Griswold, Ralph E. (Ralph Esty), 1894-1981

Ralph E Griswold was born in Warren, Ohio on August 22, 1894. He graduated from Cornell University receiving both a bachelors and a masters degree in landscape architecture. He spent 3 years in Rome, Italy early in his career as a Fellow in Landscape Architecture at the American Academy in Rome and later on as a Resident Landscape Architect from 1949-1950. Griswold moved to Pittsburgh and started his own firm, Griswold, Winters, Swain, & Mullin in 1930.

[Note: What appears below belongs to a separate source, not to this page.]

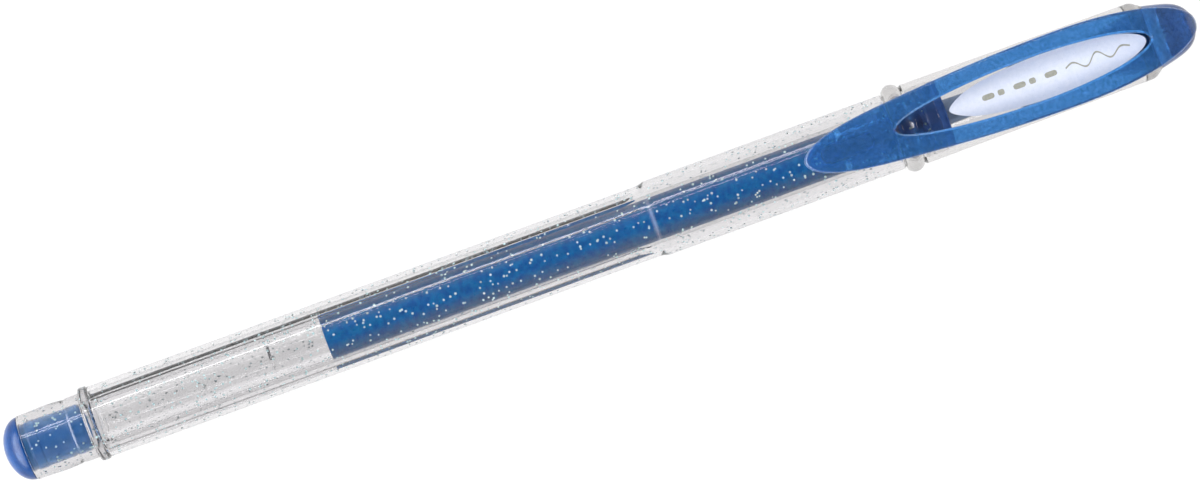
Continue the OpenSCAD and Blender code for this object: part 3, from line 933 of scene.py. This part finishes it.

He was a senior research fellow at Dumbarton Oaks from 1956-1959. After Alden Hopkins' term as Dumbarton Oaks consulting landscape advisor ended, Griswold took over the position in 1960. While at Dumbarton Oaks he is credited with a series of plant surveys for a number of garden areas and detailed construction plans that altered Hopkins' Hornbeam Ellipse. For the Ellipse, he designed a fish-scale central fountain and a moat wall with spouting masks which no longer remains. In 1966, the Griswold design for the Ellipse was removed and Ruth Havey began a re-design of the garden. Griswold also created a planting plan for Lilac Circle (Camellia Circle), providing French drains for the Fountain Terrace and removing diseased plants. 

Griswold died in 1981.

Ralph E. Griswold Papers, Manuscript Division, Library of Congress, Washington, D.C. http://lcweb2.loc.gov/service/mss/eadxmlmss/eadpdfmss/2014/ms014053.pdf. Accessed June 8, 2015.

Elizabeth Jo Lampl, Dumbarton Oaks Cultural Landscape Report, p. I / History, Existing Conditions Analysis (unpublished, 2002), 1:VIII, 7-8.